Everything from the line containing "Model this object" down to the last line of the entries below must be transcribed exactly, and nothing else.
• • •
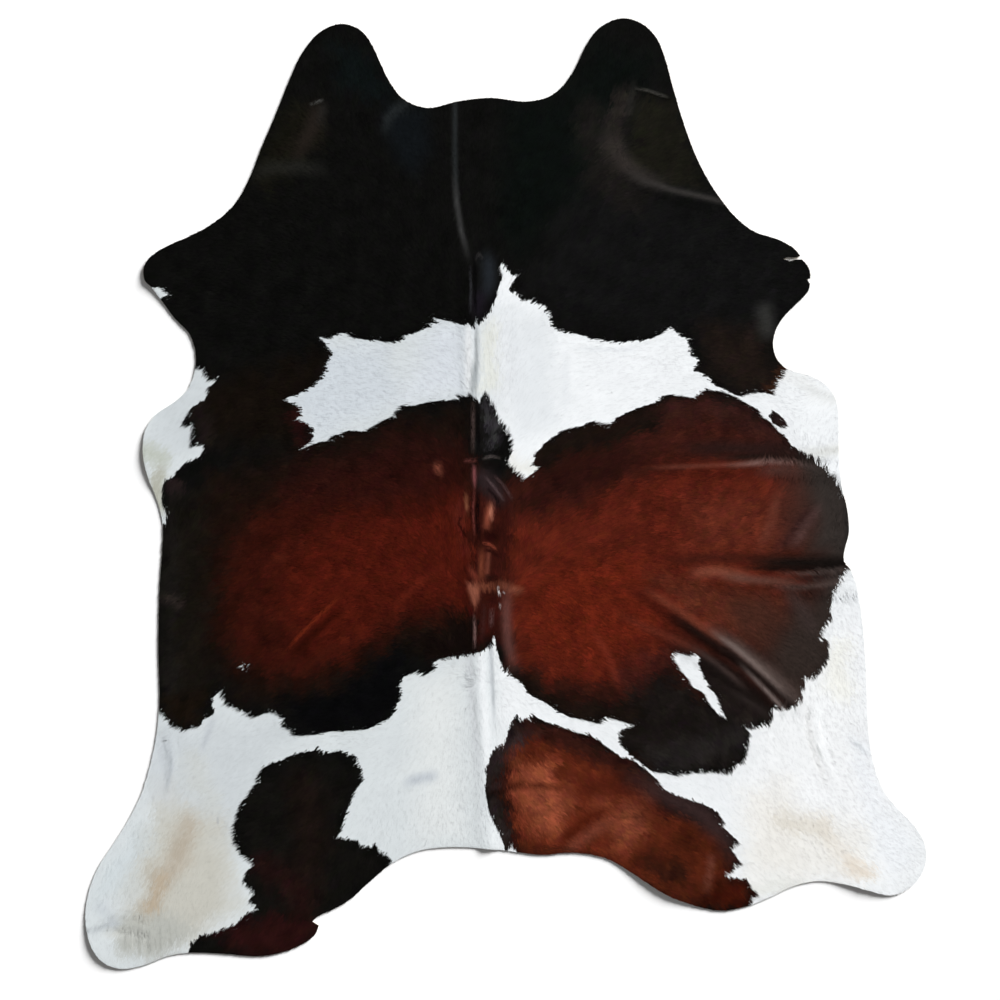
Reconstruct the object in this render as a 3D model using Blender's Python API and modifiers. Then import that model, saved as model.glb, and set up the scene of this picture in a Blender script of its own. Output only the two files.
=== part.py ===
"""A whole cowhide rug lying flat: one tanned hide with its short hair left on.

The hide is one sheet. Its rim is a smooth closed curve through the places that a
cutter would mark, its underside is level on the floor, and a few soft folds, the
raised line of the back and some lifted stretches of rim stand up from that level.

+X is the hide's right side and +Y its narrow end, seen from above. Metres.
"""

import math
from typing import NamedTuple

import bpy
from mathutils import Vector
from mathutils.geometry import delaunay_2d_cdt, intersect_point_line

# ---------------------------------------------------------------- driving sizes
THICKNESS = 0.004         # leather of about 2 mm with its hair pressed flat
RIM_STEP = 0.018          # spacing of the rim's corners
LATTICE_STEP = 0.085      # spacing of the corners where the hide is flat
ROUTE_STEP = 0.032        # spacing of the corners along a fold
ACROSS_FOLD = (-1.0, -0.66, -0.33, 0.0, 0.33, 0.66, 1.0)
RIM_CLEARANCE = 0.014     # no inner corner is nearer to the rim than this
CORNER_CLEARANCE = 0.009  # nor nearer to another inner corner than this
BLEND_POWER = 3.0         # how sharply two folds that meet take the higher of the two
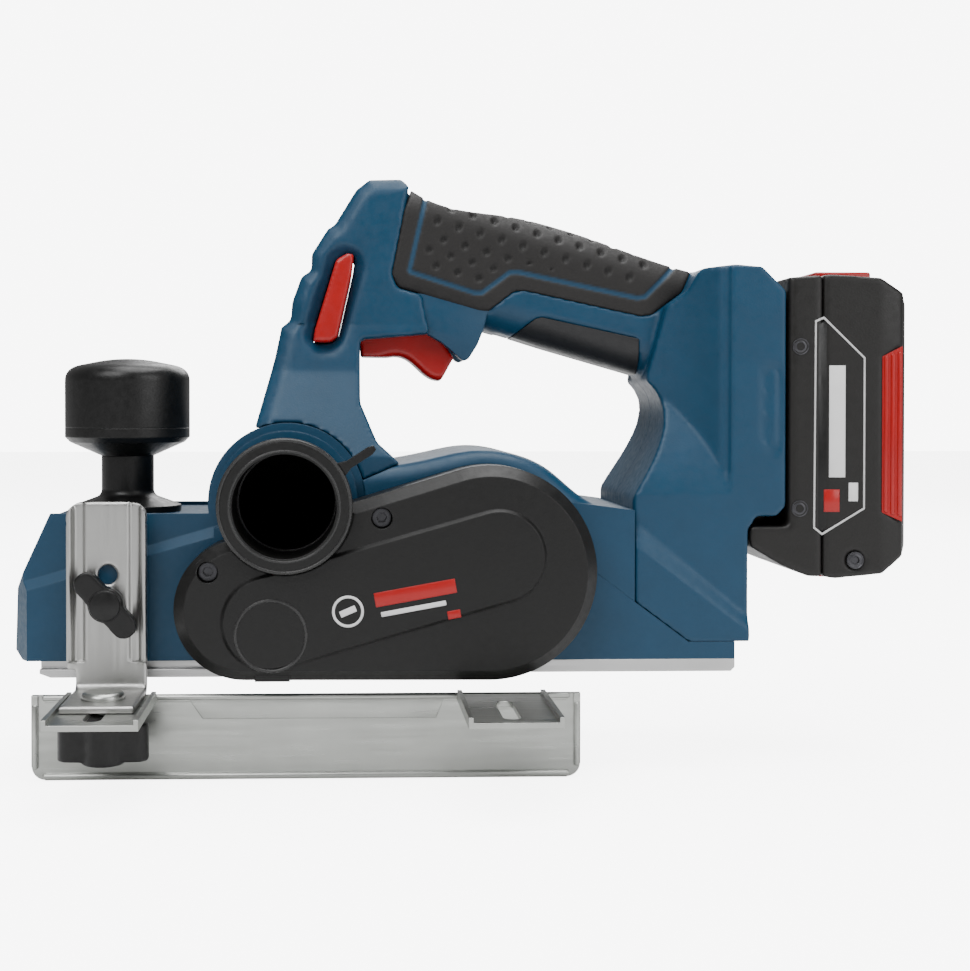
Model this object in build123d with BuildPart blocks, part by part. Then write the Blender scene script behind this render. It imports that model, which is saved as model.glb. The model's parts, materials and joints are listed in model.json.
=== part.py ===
from build123d import *

import os
from math import cos, radians, sin

# Cordless hand planer, in millimetres. X runs from the nose (-) to the heel (+), Z is up, and -Y is the
# user's left, which is the belt side. The origin is the middle of the rear sole's flat face.

# ------------------------------------------------------------------ driving sizes
CUT_WIDTH = 82.0            # planing width: both shoes are this wide
REAR_SOLE_LENGTH = 163.2    # rear shoe, nose to heel
CUT_RADIUS = 20.0           # circle that the blade edges run on
BELT_CENTRES = (82.5, 25.0) # drum axis to motor axis, along X and Z
HANDLE_HALF = 18.0          # half the width of the grip
BATTERY_WIDTH = 75.0        # across the slide-on pack
DUST_BORE = 37.0            # hose socket in the dust port
FENCE_LENGTH = 199.9        # guide fence, along X
FENCE_DROP = 37.0           # how far the fence reaches below the sole

# ------------------------------------------------------------------ walls and clearances
WALL = 3.0
RUNNING_GAP = 0.05          # radial gap of a shaft that turns in its bore
SLIDE_GAP = 0.3             # between pieces that slide past each other
FREE_GAP = 1.0              # around pieces that must not touch
SCREW_GAP = 0.1             # radial gap round a screw's shank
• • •
Finished task -
Model this object in build123d with BuildPart blocks, part by part. Then write the Blender scene script behind this render. It imports that model, which is saved as model.glb. The model's parts, materials and joints are listed in model.json.
=== part.py ===
from build123d import *

import os
from math import cos, radians, sin

# Cordless hand planer, in millimetres. X runs from the nose (-) to the heel (+), Z is up, and -Y is the
# user's left, which is the belt side. The origin is the middle of the rear sole's flat face.

# ------------------------------------------------------------------ driving sizes
CUT_WIDTH = 82.0            # planing width: both shoes are this wide
REAR_SOLE_LENGTH = 163.2    # rear shoe, nose to heel
CUT_RADIUS = 20.0           # circle that the blade edges run on
BELT_CENTRES = (82.5, 25.0) # drum axis to motor axis, along X and Z
HANDLE_HALF = 18.0          # half the width of the grip
BATTERY_WIDTH = 75.0        # across the slide-on pack
DUST_BORE = 37.0            # hose socket in the dust port
FENCE_LENGTH = 199.9        # guide fence, along X
FENCE_DROP = 37.0           # how far the fence reaches below the sole

# ------------------------------------------------------------------ walls and clearances
WALL = 3.0
RUNNING_GAP = 0.05          # radial gap of a shaft that turns in its bore
SLIDE_GAP = 0.3             # between pieces that slide past each other
FREE_GAP = 1.0              # around pieces that must not touch
SCREW_GAP = 0.1             # radial gap round a screw's shank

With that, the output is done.